:: INPUT RECORDS ::
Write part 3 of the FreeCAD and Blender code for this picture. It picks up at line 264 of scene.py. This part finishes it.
:::
:: INPUT RECORDS ::
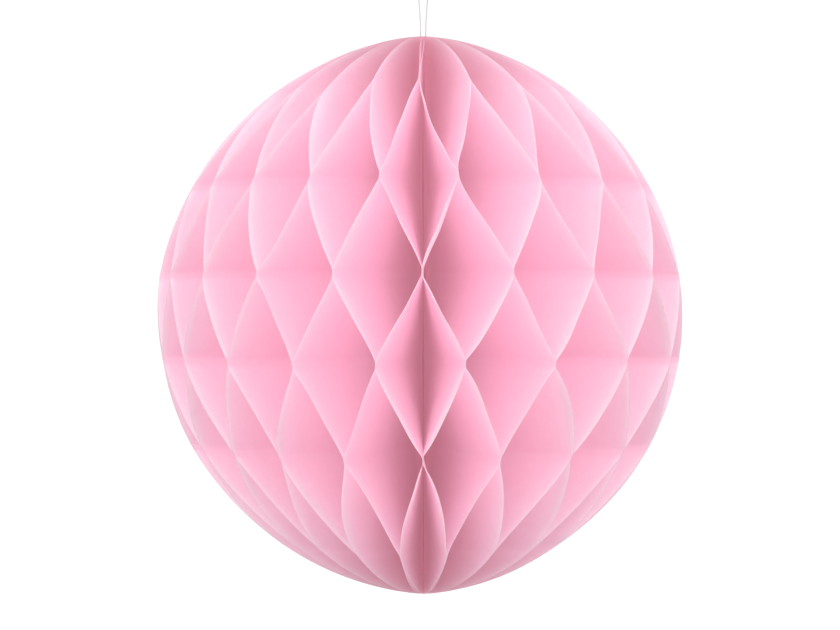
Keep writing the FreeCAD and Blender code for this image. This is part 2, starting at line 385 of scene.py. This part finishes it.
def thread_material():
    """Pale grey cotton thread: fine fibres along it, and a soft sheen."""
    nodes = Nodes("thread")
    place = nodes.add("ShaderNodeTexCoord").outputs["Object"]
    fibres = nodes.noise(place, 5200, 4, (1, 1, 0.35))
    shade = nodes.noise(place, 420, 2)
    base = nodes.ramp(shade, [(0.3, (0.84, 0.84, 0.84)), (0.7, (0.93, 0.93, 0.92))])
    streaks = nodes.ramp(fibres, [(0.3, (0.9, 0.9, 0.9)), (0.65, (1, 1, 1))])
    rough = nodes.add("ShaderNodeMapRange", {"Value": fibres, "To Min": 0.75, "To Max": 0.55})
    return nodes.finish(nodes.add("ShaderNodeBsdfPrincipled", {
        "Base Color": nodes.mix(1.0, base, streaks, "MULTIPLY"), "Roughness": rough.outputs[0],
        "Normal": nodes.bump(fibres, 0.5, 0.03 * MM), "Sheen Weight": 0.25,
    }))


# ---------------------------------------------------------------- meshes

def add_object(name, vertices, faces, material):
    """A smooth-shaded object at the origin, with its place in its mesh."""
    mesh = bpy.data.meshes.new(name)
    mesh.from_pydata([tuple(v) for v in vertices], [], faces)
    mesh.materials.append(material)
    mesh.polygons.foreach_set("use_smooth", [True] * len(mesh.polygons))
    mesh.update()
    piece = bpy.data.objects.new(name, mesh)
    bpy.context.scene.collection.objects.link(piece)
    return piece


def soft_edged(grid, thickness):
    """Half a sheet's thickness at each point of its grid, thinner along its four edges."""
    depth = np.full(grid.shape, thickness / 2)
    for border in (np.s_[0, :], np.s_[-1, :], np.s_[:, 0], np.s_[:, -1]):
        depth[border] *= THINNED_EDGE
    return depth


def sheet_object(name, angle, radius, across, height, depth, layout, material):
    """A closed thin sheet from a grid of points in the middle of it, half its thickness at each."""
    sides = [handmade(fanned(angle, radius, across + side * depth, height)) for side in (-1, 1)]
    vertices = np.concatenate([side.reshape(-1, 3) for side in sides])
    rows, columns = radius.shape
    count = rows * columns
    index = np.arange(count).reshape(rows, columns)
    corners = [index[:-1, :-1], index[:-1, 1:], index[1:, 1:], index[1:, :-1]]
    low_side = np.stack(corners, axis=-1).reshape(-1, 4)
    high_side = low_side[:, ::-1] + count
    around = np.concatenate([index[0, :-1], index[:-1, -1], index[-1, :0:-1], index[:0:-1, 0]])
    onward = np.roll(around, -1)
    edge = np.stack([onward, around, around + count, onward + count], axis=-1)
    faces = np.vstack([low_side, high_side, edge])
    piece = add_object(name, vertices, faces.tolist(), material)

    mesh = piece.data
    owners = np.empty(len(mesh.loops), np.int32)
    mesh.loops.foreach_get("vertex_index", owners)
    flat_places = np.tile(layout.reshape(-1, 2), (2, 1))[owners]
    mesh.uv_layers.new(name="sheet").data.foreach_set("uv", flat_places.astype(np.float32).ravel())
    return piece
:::
:: INPUT RECORDS ::
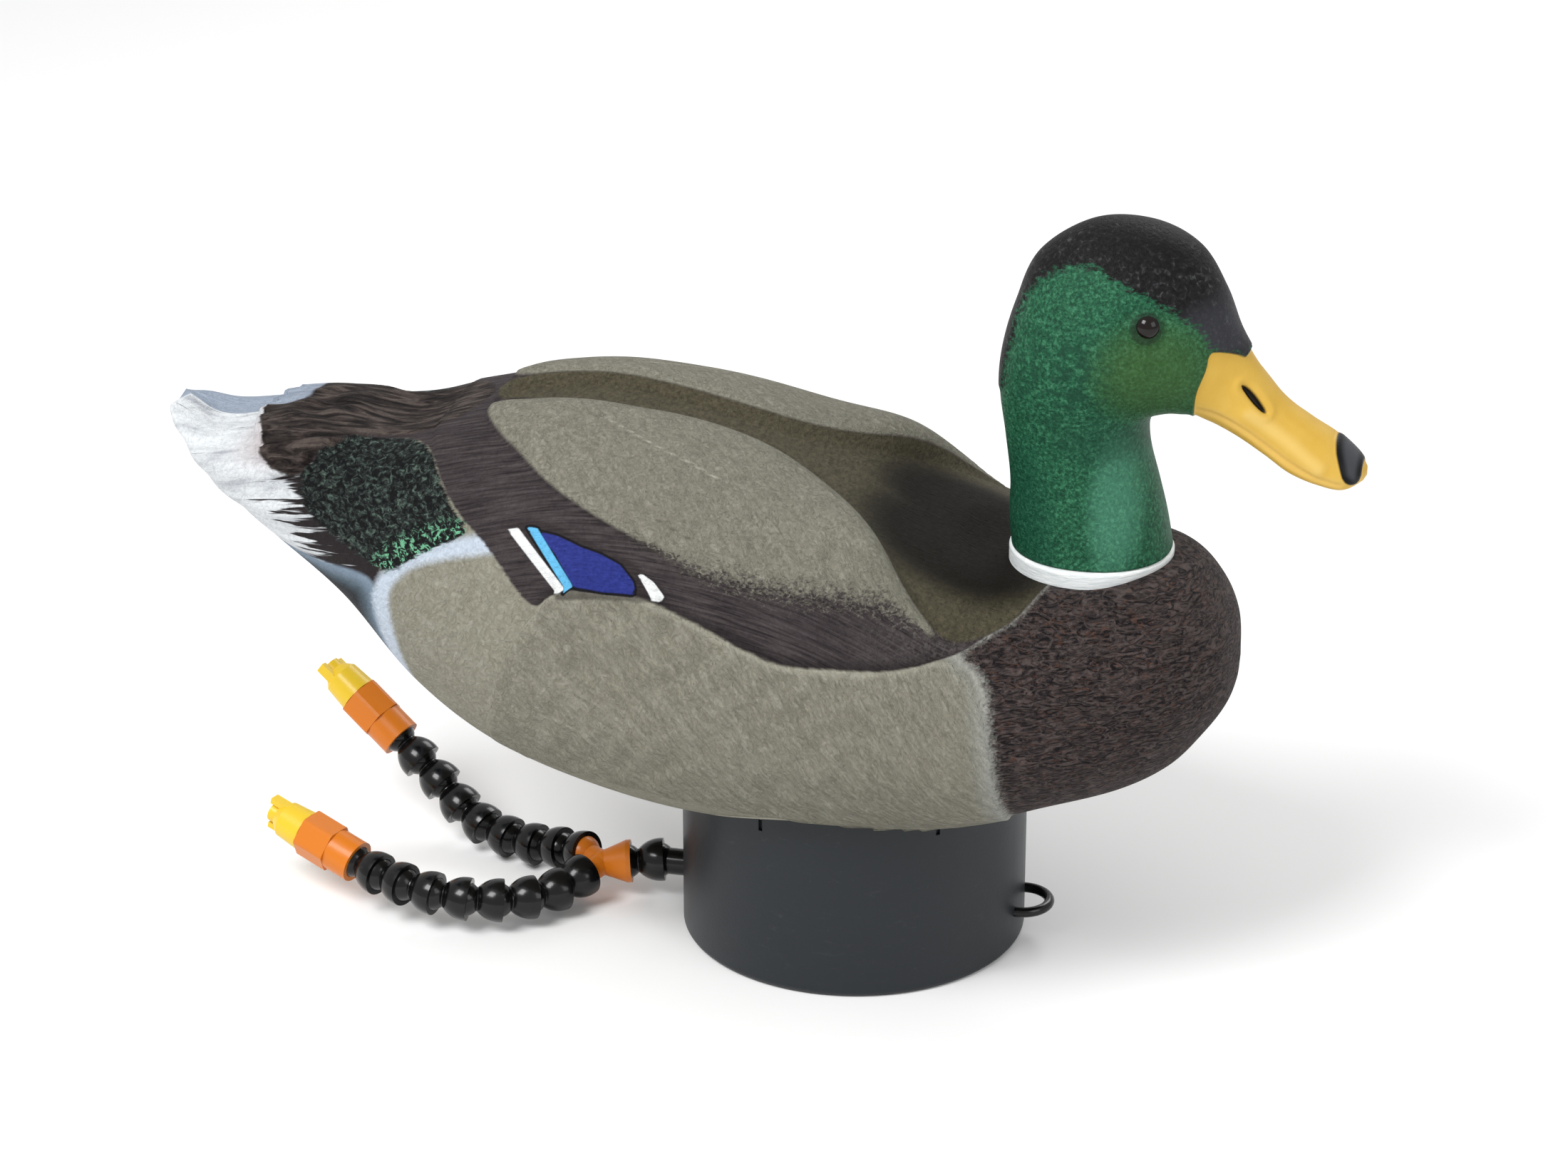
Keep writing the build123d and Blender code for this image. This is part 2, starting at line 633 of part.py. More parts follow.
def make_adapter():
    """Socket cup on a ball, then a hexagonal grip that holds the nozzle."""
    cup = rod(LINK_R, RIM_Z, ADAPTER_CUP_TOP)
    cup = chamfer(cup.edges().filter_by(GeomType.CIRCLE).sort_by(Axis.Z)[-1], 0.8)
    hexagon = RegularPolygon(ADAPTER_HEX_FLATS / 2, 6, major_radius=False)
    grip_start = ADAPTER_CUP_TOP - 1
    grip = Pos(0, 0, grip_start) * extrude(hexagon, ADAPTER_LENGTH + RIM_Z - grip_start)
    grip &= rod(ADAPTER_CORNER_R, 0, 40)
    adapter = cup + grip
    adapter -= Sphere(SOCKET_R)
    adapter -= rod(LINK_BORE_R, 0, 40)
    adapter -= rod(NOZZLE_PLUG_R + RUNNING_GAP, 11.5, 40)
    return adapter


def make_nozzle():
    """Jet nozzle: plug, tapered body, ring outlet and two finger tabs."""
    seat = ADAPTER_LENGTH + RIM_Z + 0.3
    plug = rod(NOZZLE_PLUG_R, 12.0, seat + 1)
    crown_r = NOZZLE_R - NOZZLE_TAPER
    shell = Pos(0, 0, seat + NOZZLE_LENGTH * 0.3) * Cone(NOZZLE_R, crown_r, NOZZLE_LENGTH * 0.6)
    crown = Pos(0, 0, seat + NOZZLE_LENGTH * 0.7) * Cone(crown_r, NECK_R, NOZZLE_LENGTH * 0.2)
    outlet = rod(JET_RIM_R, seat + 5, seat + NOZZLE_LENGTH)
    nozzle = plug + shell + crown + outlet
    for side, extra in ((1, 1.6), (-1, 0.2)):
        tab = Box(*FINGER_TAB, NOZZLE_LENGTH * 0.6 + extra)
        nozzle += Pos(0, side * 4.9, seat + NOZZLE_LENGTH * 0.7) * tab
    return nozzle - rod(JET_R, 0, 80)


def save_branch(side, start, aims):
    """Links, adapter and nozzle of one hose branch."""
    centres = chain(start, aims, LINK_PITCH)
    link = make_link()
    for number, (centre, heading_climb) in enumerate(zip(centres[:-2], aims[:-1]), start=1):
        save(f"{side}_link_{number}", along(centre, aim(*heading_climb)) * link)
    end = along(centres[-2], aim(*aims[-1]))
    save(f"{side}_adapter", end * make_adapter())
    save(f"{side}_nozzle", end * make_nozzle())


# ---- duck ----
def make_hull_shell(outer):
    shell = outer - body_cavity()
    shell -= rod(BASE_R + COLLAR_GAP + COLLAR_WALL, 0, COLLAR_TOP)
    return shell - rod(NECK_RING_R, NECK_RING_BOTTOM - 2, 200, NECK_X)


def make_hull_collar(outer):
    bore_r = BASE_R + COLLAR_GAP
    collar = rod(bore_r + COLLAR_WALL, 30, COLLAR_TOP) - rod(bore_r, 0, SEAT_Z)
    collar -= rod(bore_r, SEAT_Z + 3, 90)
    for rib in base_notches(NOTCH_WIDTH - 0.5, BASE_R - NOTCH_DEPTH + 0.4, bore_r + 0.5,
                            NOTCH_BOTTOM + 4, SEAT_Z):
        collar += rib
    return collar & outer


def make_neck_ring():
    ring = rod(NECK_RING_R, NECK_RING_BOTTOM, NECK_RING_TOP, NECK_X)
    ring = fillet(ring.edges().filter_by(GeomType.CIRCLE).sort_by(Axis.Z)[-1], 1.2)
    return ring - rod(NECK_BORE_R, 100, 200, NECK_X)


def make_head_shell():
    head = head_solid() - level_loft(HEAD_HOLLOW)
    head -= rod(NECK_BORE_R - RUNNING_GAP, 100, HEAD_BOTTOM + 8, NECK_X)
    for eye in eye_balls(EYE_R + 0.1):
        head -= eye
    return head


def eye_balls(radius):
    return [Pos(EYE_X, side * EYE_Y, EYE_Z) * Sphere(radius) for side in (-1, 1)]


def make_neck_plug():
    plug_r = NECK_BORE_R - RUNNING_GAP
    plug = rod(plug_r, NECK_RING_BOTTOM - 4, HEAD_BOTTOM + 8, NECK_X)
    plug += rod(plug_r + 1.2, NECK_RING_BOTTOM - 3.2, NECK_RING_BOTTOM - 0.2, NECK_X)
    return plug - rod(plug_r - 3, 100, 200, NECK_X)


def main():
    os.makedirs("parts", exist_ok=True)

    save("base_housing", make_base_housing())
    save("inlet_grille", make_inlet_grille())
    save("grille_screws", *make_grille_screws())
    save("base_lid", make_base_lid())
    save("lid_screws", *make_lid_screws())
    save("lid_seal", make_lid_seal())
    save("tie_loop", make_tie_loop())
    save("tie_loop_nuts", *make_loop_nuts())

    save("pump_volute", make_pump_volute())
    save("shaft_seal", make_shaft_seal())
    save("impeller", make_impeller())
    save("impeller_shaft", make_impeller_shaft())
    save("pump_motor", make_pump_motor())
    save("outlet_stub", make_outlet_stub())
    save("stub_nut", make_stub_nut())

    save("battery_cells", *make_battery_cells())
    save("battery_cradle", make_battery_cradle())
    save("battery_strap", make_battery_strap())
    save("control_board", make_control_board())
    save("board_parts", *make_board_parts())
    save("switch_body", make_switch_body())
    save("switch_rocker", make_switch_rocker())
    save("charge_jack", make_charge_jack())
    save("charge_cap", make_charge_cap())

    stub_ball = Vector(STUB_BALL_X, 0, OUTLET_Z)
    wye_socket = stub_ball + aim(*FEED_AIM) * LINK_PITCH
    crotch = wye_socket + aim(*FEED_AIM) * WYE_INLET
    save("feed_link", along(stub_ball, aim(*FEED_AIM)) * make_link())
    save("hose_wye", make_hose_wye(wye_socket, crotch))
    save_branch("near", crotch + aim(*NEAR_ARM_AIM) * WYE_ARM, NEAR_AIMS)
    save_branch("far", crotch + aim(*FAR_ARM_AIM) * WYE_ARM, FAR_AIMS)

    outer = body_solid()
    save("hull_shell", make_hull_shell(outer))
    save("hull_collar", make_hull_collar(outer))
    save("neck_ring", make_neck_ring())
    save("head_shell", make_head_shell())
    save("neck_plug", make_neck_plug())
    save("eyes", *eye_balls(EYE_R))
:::
Above are the records. Copy every line in them holding "scene".

● EXERCISE RESULT:
Write part 3 of the FreeCAD and Blender code for this picture. It picks up at line 264 of scene.py. This part finishes it.
Keep writing the FreeCAD and Blender code for this image. This is part 2, starting at line 385 of scene.py. This part finishes it.
    bpy.context.scene.collection.objects.link(piece)